Lodovico Pagani (1866-1939) e l’industria del pomodoro

Home/Per saperne di più/Focus su…/Lodovico Pagani (1866-1939) e l’industria del pomodoro

Lodovico Pagani (in prima fila a destra), con la moglie Virginia Peri (sulla sinistra) e gli otto figli: Gaetano, Giuseppe, Odilia, Gino, Adolfo, Italina, Giacomo e Aldo nel 1911 (Parma, Collezione privata).

Tratto da “La Giovane Montagna” del 15.11.1939

È morto il 10 ottobre [1939] nella sua casa di Panocchia il cav. Lodovico Pagani a 73 anni. Una folta corona di figli [Gaetano, Giuseppe, Odilia, Gino, Adolfo, Italina, Giacomo e Aldo], di nuore e di nipoti, oltre la fida compagna della sua laboriosa esistenza [Virginia Peri], lo piangono amaramente. I suoi funerali hanno assunto la imponenza di una pubblica manifestazione di cordoglio.
Il defunto è stato uno dei fondatori dell’industria del pomodoro, che tanta ricchezza ha apportato alla nostra provincia.
Uomo semplice, agricoltore espertissimo, di un buon senso incrollabile, di un fiuto divinatorio negli affari, sicuro conoscitore d’uomini, non volle mai lasciare la sua Panocchia, che è diventata la terra classica del pomodoro.
Egli ci raccontava un giorno, riandando alla sua vita, il sorgere delle prime coltivazioni non ortensi del frutto porporino.
Il Prof. Carlo Rognoni, insegnante di agronomia nel nostro Istituto Tecnico, possedeva un fondo a Panocchia. Pur esso uomo di intelligenza superiore e per di più coltissimo, dopo il 1870 sperimentò al posto del granturco la coltivazione del pomodoro, introducendo questa solanacea nella nostra rotazione agricola. Nel 1876 al Concorso Agricolo Regionale di Reggio Emilia il Rognoni ottenne il premio del Ministero di Agricoltura, che nei suoi Annali lo qualificò «precursore» e «apostolo».
Ma la scienza e la genialità del cattedratico a nulla sarebbero valse, se non fossero sorti agricoltori coraggiosi e volonterosi a tradurre in atto le sue idee, a seminare pomodoro su larga scala e a trasformarlo in conserva.
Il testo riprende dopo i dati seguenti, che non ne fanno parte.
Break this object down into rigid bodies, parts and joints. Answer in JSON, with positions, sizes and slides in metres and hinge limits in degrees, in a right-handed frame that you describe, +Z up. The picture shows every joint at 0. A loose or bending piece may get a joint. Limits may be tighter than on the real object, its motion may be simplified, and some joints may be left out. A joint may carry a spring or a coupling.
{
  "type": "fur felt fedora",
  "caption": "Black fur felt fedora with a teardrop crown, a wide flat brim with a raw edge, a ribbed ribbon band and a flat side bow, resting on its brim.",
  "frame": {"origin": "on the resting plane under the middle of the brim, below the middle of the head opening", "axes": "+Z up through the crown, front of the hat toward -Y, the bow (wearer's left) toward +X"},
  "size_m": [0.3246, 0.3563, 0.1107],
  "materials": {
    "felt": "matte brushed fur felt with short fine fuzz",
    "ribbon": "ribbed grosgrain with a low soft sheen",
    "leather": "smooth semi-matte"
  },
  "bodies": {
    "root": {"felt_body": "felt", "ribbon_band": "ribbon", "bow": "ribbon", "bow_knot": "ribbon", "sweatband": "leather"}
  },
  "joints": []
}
Tra questi uomini, primissimo fu Lodovico Pagani.
Dal pomodoro ab immemorabili si faceva nell’agro parmense conserva dura o in pani, mediante cottura in caldaia fino a caramellarla e successiva essicazione al sole, di color mogano scuro e della consistenza di stucco, e se ne formavano panetti cilindrici ravvolti in carta oleata; si faceva della salsa pure cotta in caldaia, di consistenza quasi liquida, come esce in casa dal setaccio, che veniva posta in boccetti chiusi con cartapecora e sterilizzati a bagnomaria, e infine in filze dette volgarmente flipi di frutti tagliati a metà e dissecati al sole, salati o non salati.
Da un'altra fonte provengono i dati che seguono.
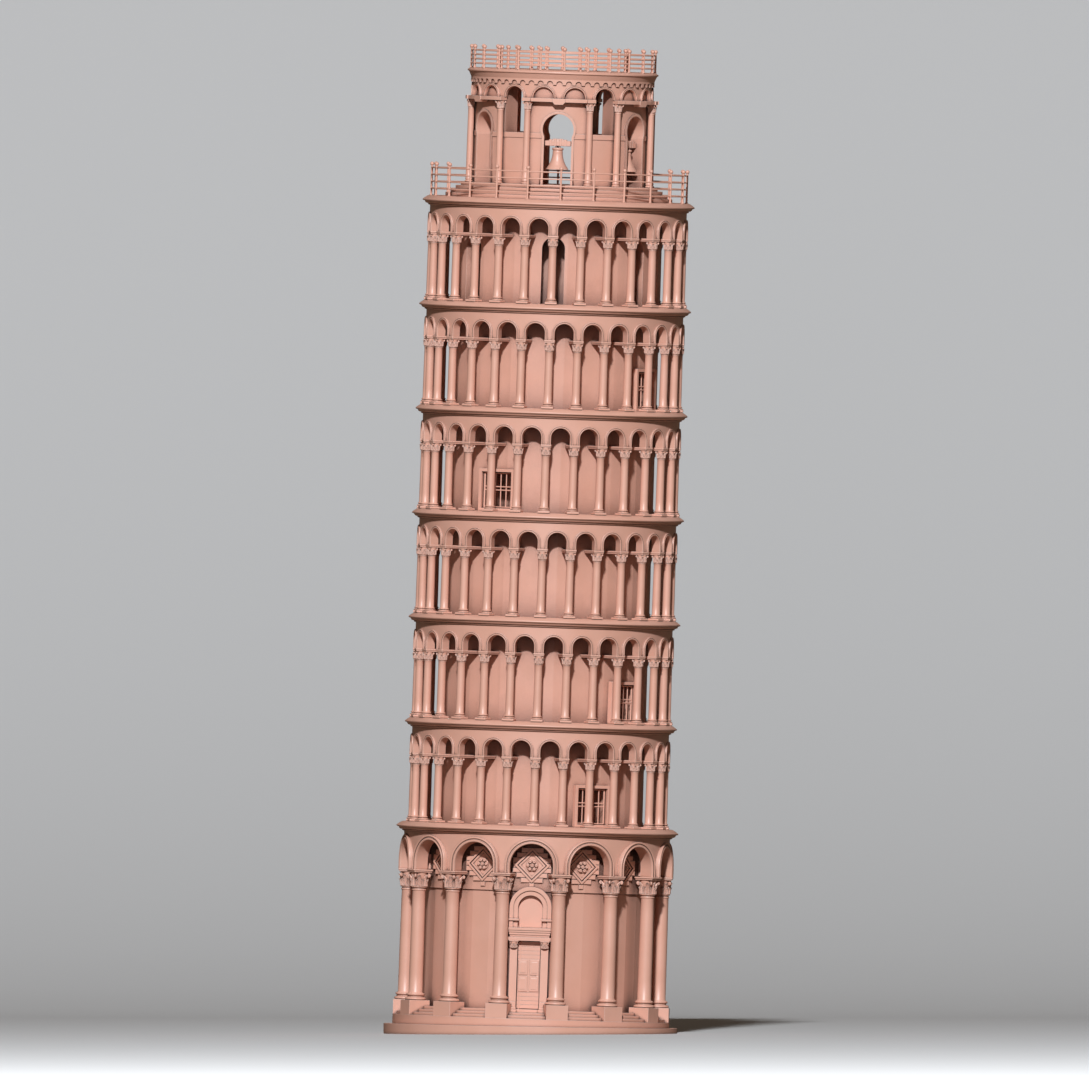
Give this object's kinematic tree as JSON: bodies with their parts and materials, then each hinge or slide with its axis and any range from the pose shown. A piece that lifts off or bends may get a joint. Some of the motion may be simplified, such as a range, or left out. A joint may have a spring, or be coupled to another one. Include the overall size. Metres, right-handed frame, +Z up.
{
  "type": "miniature landmark model",
  "caption": "Leaning round bell tower in miniature: arcaded storeys round a core, belfry with swinging bells, hinged door and barred gates, on a round base.",
  "frame": {"origin": "middle of the base plate's underside, where the tower's axis meets the ground", "axes": "+Z up from the ground; the door looks along -Y and the tower leans towards +X"},
  "size_m": [0.1245, 0.1176, 0.3959],
  "materials": {
    "cast_columns": "satin cast salmon-pink body with dark recesses and pale edges",
    "cast_arcades": "satin cast salmon-pink body with dark recesses and pale edges",
    "cast_cornices": "satin cast salmon-pink body with dark recesses and pale edges",
    "cast_walls": "satin cast salmon-pink body with dark recesses and pale edges",
    "cast_rails": "satin cast salmon-pink body with dark recesses and pale edges",
    "cast_bells": "satin cast salmon-pink body with dark recesses and pale edges",
    "cast_gates": "satin cast salmon-pink body with dark recesses and pale edges",
    "cast_ornament": "satin cast salmon-pink body with dark recesses and pale edges"
  },
  "bodies": {
    "tower": {"base_plate": "cast_cornices", "podium": "cast_cornices", "ground_steps": "cast_cornices", "pedestals": "cast_cornices", "ground_core": "cast_walls", "ashlar_blocks": "cast_ornament", "lozenges": "cast_ornament", "rosettes": "cast_ornament", "ground_columns": "cast_columns", "ground_capitals": "cast_columns", "ground_arcade": "cast_arcades", "portal_frame": "cast_ornament", "portal_lintel": "cast_ornament", "portal_arch": "cast_ornament", "cornice_1": "cast_cornices", "cornice_2": "cast_cornices", "cornice_3": "cast_cornices", "cornice_4": "cast_cornices", "cornice_5": "cast_cornices", "cornice_6": "cast_cornices", "cornice_7": "cast_cornices", "gallery_1_core": "cast_walls", "gallery_2_core": "cast_walls", "gallery_3_core": "cast_walls", "gallery_4_core": "cast_walls", "gallery_5_core": "cast_walls", "gallery_6_core": "cast_walls", "gallery_1_columns": "cast_columns", "gallery_2_columns": "cast_columns", "gallery_3_columns": "cast_columns", "gallery_4_columns": "cast_columns", "gallery_5_columns": "cast_columns", "gallery_6_columns": "cast_columns", "gallery_1_arcade": "cast_arcades", "gallery_2_arcade": "cast_arcades", "gallery_3_arcade": "cast_arcades", "gallery_4_arcade": "cast_arcades", "gallery_5_arcade": "cast_arcades", "gallery_6_arcade": "cast_arcades", "gate_frames": "cast_gates", "belfry_steps": "cast_cornices", "belfry_wall": "cast_walls", "belfry_columns": "cast_columns", "belfry_beams": "cast_columns", "belfry_arcade": "cast_arcades", "corbel_table": "cast_arcades", "roof_slab": "cast_cornices", "lower_railing": "cast_rails", "upper_railing": "cast_rails"},
    "door": {"portal_door": "cast_ornament"},
    "gate_1": {"gate_1": "cast_gates"},
    "gate_2": {"gate_2": "cast_gates"},
    "gate_4": {"gate_4": "cast_gates"},
    "gate_5": {"gate_5": "cast_gates"},
    "bell_front": {"headstock_front": "cast_bells", "bell_front": "cast_bells"},
    "clapper_front": {"clapper_front": "cast_bells"},
    "bell_right": {"headstock_right": "cast_bells", "bell_right": "cast_bells"},
    "clapper_right": {"clapper_right": "cast_bells"}
  },
  "joints": [
    {"name": "door_swing", "type": "hinge", "parent": "tower", "child": "door", "pos_m": [-0.00457, -0.04515, 0.01492], "axis": [0.034, 0, 0.9994], "range_deg": [0, 85]},
    {"name": "gate_1_swing", "type": "hinge", "parent": "tower", "child": "gate_1", "pos_m": [0.01865, -0.03869, 0.09074], "axis": [0.034, 0, 0.9994], "range_deg": [0, 90]},
    {"name": "gate_2_swing", "type": "hinge", "parent": "tower", "child": "gate_2", "pos_m": [0.0323, -0.03109, 0.13206], "axis": [0.034, 0, 0.9994], "range_deg": [0, 90]},
    {"name": "gate_4_swing", "type": "hinge", "parent": "tower", "child": "gate_4", "pos_m": [-0.01829, -0.03286, 0.21735], "axis": [0.034, 0, 0.9994], "range_deg": [0, 90]},
    {"name": "gate_5_swing", "type": "hinge", "parent": "tower", "child": "gate_5", "pos_m": [0.04185, -0.02539, 0.25708], "axis": [0.034, 0, 0.9994], "range_deg": [0, 90]},
    {"name": "bell_front_swing", "type": "hinge", "parent": "tower", "child": "bell_front", "pos_m": [0.01106, -0.03098, 0.35669], "axis": [0.9988, -0.0349, -0.034], "range_deg": [-35, 35]},
    {"name": "clapper_front_swing", "type": "hinge", "parent": "bell_front", "child": "clapper_front", "pos_m": [0.01092, -0.03098, 0.35244], "axis": [0.9988, -0.0349, -0.034], "range_deg": [-16, 16]},
    {"name": "bell_right_swing", "type": "hinge", "parent": "tower", "child": "bell_right", "pos_m": [0.03842, -0.01643, 0.35576], "axis": [0.5296, 0.848, -0.018], "range_deg": [-35, 35]},
    {"name": "clapper_right_swing", "type": "hinge", "parent": "bell_right", "child": "clapper_right", "pos_m": [0.03827, -0.01643, 0.35151], "axis": [0.5296, 0.848, -0.018], "range_deg": [-16, 16]}
  ]
}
Cosi si andò ancora innanzi fin verso l’ultimo decennio del secolo scorso, aumentando la produzione dei tre tipi anzidetti; e la conserva di pomodoro anche in codeste forme trovava buono smercio al seguito del formaggio e dei salumi parmigiani.
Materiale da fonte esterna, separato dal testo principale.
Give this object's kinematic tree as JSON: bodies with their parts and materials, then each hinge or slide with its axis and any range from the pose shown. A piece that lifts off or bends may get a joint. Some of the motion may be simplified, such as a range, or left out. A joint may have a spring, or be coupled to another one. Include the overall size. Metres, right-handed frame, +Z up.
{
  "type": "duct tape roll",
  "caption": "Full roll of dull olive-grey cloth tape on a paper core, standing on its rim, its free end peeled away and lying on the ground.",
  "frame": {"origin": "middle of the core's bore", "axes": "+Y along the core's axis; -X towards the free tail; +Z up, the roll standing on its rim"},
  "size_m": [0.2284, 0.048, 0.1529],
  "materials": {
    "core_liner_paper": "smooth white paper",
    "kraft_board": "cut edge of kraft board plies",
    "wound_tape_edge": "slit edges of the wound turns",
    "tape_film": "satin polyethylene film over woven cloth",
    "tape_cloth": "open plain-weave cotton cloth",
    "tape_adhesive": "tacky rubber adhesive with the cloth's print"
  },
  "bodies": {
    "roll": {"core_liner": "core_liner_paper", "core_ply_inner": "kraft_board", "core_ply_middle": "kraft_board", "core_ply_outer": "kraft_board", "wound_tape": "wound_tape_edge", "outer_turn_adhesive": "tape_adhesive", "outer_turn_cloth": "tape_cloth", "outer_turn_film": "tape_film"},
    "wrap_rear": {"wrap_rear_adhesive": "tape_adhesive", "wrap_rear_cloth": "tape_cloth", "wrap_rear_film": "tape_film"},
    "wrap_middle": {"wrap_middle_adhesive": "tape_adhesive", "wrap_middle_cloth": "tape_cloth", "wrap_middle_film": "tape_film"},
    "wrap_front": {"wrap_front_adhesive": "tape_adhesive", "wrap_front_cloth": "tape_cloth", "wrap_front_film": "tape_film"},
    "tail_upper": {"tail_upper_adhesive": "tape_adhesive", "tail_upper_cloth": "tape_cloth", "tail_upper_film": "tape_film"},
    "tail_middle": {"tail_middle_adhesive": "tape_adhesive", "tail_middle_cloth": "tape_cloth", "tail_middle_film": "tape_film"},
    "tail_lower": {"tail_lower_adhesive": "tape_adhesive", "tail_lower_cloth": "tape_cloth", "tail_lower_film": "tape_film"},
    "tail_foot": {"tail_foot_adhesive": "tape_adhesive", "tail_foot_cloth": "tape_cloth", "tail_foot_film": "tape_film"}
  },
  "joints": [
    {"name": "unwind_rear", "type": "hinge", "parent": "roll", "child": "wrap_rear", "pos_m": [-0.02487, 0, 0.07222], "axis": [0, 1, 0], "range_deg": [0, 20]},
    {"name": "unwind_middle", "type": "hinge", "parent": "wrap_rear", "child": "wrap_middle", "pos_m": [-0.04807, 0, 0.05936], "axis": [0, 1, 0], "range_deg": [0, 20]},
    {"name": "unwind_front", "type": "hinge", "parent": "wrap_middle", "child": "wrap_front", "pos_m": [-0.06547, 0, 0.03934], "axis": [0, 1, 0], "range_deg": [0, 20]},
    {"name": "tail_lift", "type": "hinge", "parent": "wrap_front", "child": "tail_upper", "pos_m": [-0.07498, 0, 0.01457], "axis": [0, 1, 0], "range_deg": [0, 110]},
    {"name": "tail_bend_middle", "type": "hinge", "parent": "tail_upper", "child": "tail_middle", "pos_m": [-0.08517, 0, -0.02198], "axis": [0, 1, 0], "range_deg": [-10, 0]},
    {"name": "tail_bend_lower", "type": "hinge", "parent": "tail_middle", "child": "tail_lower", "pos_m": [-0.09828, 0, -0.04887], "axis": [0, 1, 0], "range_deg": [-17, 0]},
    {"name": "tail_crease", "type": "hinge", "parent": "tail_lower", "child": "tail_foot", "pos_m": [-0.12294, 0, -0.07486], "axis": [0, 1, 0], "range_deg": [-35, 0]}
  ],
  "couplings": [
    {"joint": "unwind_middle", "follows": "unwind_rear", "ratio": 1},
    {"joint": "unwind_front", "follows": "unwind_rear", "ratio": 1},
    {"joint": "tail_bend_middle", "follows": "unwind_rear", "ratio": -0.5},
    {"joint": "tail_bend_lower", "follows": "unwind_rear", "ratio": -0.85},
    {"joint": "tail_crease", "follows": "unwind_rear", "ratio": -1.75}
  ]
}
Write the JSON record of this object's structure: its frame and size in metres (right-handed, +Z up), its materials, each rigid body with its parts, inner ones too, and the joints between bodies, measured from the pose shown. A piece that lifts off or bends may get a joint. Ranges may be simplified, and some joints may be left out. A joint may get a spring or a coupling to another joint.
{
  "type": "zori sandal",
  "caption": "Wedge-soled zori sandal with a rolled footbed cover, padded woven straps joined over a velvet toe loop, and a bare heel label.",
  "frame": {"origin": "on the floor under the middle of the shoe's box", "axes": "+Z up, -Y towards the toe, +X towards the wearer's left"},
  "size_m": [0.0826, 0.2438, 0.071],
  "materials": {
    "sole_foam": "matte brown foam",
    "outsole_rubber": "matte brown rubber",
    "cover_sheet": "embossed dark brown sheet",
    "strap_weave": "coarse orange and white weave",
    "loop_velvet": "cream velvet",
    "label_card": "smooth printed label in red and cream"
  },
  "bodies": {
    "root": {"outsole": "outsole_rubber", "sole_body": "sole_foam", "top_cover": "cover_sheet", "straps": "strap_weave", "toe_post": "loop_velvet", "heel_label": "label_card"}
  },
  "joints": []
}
Il progresso portò la cottura in recipiente chiuso a pressione ridotta, ossia la concentrazione nelle boules (così chiamate perché la cosa ci venne di Francia). Lodovico Pagani fu tra i primi a comprendere, a intuire, l’importanza della nuova industria. E vi si diede con prudente risolutezza.
Non venne, come ad altri, la fortuna a Lui e ai suoi. A Lui meglio e più che ad altri, perché Lodovico Pagani sortì da natura, oltre la vivida intelligenza, un carattere riflessivo e tenace, tutto proprio dei nostri uomini dei campi, il quale gli segnò sempre infallibilmente la buona strada, e perché nella fabbricazione del concentrato osservò sempre scrupolosamente le norme dell’igiene o della correttezza industriale.
Fortuna di Lui anche furono i figli, numerosi, laboriosi, disciplinati, i quali, sotto la guida del Padre prima e poscia del fratello maggiore, hanno saputo portare l’azienda agricola e le branche industriali di essa, che dai fratelli Pagani hanno nome, al rango riconosciuto di aziende modello.
Alla memoria di Lodovico Pagani la “Giovane Montagna”, che dalla fondazione lo annovera tra i suoi amici, invia un saluto deferente.